Title:Mixed Ligand-metal Complexes of 2-(butan-2-ylidene) Hydrazinecarbothioamide- Synthesis, Characterization, Computer-Aided Drug Character Evaluation and in vitro Biological Activity Assessment
VOLUME: 17 ISSUE: 1
Author(s):Tahmeena Khan*, Rumana Ahmad, Iqbal Azad*, Saman Raza, Seema Joshi and Abdul R. Khan
Affiliation:Department of Chemistry, Integral University, Lucknow, UP 226026, Department of Biochemistry, Era’s Lucknow Medical College & Hospital, Sarfarazganj, Hardoi Road, Lucknow, UP 226003, Department of Chemistry, Integral University, Lucknow, UP 226026, Department of Chemistry, Isabella Thoburn College, Lucknow, UP 226007, Department of Chemistry, Isabella Thoburn College, Lucknow, UP 226007, Department of Chemistry, Integral University, Lucknow, UP 226026
Keywords:Computational, cancer, druglikeness, docking, mixed, thiosemicarbazone.
Abstract:
Background: Mixed ligand-metal complexes are efficient chelating agents because of their
flexible donor ability. Mixed ligand complexes containing hetero atoms sulphur, nitrogen and oxygen
have been probed for their biological significance.
Methods: Nine mixed ligand-metal complexes of 2-(butan-2-ylidene) hydrazinecarbothioamide (2-
butanone thiosemicarbazone) with pyridine, bipyridine and 2-picoline as co-ligands were synthesized
with Cu, Co and Zn salts. The complexes were tested against MDA-MB231 (MDA) and A549 cell lines.

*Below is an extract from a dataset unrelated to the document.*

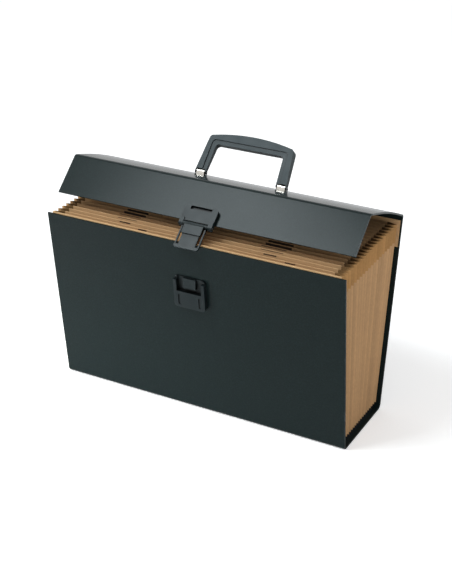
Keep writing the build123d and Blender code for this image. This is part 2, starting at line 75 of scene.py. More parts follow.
# Pleated file
POCKETS = 19
CARD = 0.6
PAPER_GAP = 0.3
PIVOT_Z = 9.1
FRONT_DIVIDER = FRONT_HEIGHT - 8.5
BACK_DIVIDER = BACK_HEIGHT - 20.0
PLEAT_OUTER = 185.0
PLEAT_DEPTH = 12.0
PLEAT_INNER = PLEAT_OUTER - PLEAT_DEPTH
DIVIDER_HALF = PLEAT_INNER - PAPER_GAP


def linear(hex_colour):
    """A hex sRGB colour as the linear RGBA that shaders take."""
    parts = [int(hex_colour[i : i + 2], 16) / 255 for i in (1, 3, 5)]
    curve = [c / 12.92 if c <= 0.04045 else ((c + 0.055) / 1.055) ** 2.4 for c in parts]
    return (*curve, 1.0)


def toned(colour, share):
    """A colour made darker or lighter by a share, and opaque."""
    return tuple(min(1.0, c * share) for c in colour[:3]) + (1.0,)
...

Antibacterial activity was tested against Staphylococcus aureus and Escherichia coli. The drug character
of the complexes was evaluated on parameters viz. physicochemical properties, bioactivity scores, toxicity
assessment and Absorption, Distribution, Metabolism, Excretion and Toxicity (ADMET) profile using
various automated softwares. Molecular docking was performed against Ribonucleotide Reductase (RR)

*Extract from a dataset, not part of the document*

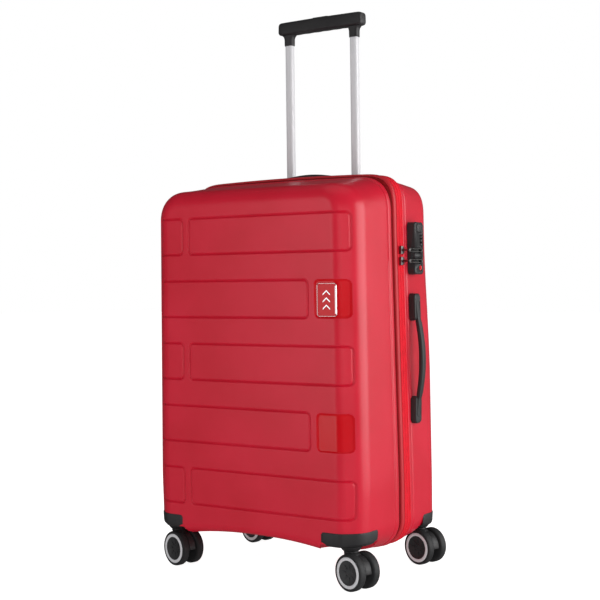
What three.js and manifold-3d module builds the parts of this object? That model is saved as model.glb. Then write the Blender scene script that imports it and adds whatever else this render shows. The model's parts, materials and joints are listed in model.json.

and topoisomerase II (topo II).
Results: The mixed ligand-metal complexes were synthesized by condensation reaction for 4-5 h. The
characterization was done by elemental analysis, 1H-NMR, FT-IR, molar conductance and UV spectroscopic
techniques. Molecular docking results showed that [Cu(C5H11N3S)(py)2(CH3COO)2],
[Zn(C5H11N3S)(bpy)(SO4)] and [Zn(C5H11N3S)(2-pic)2(SO4)] displayed the lowest binding energies with
respect to RR. Against topo II [Cu(C5H11N3S)(py)2(CH3COO)2], [Cu(C5H11N3S)(bpy)(CH3COO)2] and
[Zn(C5H11N3S)(2-pic)2(SO4)] had the lowest energies. The druglikness assessment was done using Leadlikeness
and Lipinski’s rules. Not more than two violations were obtained in case of each filtering rule
showing drug-like character of the mixed ligand complexes. Some of the complexes exhibited positive
bioactivity scores and almost all the complexes were predicted to be safe with no hazardous effects as
predicted by the toxicity assessment. Ames test predicted the non-mutagenic nature of the complexes.

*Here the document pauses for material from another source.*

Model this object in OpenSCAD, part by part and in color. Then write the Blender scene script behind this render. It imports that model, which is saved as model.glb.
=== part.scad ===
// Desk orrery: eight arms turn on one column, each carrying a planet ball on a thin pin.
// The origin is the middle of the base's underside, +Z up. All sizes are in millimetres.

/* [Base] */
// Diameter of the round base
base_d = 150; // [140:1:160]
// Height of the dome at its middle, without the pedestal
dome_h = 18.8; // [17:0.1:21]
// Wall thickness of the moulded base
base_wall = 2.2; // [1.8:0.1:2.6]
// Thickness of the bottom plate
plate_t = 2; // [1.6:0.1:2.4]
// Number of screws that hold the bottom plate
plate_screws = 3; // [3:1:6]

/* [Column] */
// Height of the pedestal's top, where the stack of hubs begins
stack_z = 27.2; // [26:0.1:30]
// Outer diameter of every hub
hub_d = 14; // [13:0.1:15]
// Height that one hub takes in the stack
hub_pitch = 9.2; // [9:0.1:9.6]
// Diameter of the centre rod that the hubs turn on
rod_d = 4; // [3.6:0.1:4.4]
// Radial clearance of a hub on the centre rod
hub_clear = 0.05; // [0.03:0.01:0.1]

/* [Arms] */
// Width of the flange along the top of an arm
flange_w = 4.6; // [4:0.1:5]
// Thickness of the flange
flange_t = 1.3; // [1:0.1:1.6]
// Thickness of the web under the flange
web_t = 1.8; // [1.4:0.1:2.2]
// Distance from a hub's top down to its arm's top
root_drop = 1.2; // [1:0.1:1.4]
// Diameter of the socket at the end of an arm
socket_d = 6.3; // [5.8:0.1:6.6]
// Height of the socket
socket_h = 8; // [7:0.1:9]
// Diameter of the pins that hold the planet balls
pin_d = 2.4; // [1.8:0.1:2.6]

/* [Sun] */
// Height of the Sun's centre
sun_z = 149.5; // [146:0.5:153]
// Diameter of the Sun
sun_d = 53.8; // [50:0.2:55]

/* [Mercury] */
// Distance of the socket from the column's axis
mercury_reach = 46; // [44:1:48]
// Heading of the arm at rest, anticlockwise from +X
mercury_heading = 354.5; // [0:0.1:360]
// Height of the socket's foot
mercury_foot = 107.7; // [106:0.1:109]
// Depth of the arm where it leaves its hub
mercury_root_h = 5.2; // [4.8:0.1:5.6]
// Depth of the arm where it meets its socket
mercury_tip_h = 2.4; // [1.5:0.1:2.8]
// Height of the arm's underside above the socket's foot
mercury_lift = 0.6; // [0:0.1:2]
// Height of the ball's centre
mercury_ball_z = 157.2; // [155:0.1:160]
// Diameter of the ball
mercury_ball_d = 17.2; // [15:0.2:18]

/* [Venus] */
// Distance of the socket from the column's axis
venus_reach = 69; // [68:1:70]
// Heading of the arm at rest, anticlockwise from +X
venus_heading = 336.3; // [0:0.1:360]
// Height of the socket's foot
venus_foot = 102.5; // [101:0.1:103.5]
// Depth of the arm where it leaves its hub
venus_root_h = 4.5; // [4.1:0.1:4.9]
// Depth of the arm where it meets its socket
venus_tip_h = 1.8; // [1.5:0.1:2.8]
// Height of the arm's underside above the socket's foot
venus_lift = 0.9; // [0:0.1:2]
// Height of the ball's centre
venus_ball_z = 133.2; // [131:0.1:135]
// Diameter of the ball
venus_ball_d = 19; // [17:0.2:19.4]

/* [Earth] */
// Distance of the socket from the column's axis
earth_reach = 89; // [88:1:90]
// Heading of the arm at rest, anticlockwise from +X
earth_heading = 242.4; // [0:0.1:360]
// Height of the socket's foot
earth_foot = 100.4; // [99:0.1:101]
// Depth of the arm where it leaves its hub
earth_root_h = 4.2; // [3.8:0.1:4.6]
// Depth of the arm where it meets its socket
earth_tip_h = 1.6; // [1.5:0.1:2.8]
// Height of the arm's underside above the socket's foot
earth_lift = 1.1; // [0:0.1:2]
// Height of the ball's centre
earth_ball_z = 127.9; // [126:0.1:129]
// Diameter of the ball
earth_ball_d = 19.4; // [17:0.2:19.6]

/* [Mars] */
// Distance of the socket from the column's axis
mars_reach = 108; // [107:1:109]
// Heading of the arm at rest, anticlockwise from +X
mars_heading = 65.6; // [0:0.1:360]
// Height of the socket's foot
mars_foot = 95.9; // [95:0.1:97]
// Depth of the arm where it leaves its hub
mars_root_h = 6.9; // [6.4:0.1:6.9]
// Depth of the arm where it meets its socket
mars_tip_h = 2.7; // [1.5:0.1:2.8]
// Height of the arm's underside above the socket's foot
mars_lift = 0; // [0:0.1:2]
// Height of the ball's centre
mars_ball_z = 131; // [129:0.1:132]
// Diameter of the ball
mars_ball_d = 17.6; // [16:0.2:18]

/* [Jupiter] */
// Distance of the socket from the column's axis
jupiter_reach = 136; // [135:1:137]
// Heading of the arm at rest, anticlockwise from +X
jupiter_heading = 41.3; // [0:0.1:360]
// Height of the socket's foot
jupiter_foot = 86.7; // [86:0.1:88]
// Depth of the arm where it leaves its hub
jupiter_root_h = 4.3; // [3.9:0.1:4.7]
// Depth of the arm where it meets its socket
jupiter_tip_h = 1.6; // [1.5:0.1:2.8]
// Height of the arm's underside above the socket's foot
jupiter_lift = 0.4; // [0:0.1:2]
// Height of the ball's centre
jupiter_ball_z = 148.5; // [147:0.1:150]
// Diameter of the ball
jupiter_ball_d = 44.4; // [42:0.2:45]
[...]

Conclusion: In vitro activity evaluation showed that [Zn(C5H11N3S)(py)2(SO4)], [Co(C5H11N3S(bpy)
(Cl)2] and [Cu(C5H11N3S)(2-pic)2(CH3COO)2] were active against MDA. Against A549
[Co(C5H11N3S)(py)2(Cl)2], [Cu(C5H11N3S)(py)2(CH3COO)2] and [Co(C5H11N3S(bpy)(Cl)2] were active.
Antibacterial evaluation showed that [Co(C5H11N3S)(bpy)(Cl)2], [Zn(C5H11N3S)(2-pic)2(SO4)] and
[Cu(C5H11N3S)(2-pic)2(CH3COO)2] were active against S. aureus. Against E. coli, [Zn(C5H11N3S)(2-
pic)2(SO4)] showed activity at 18-20 mg dose range.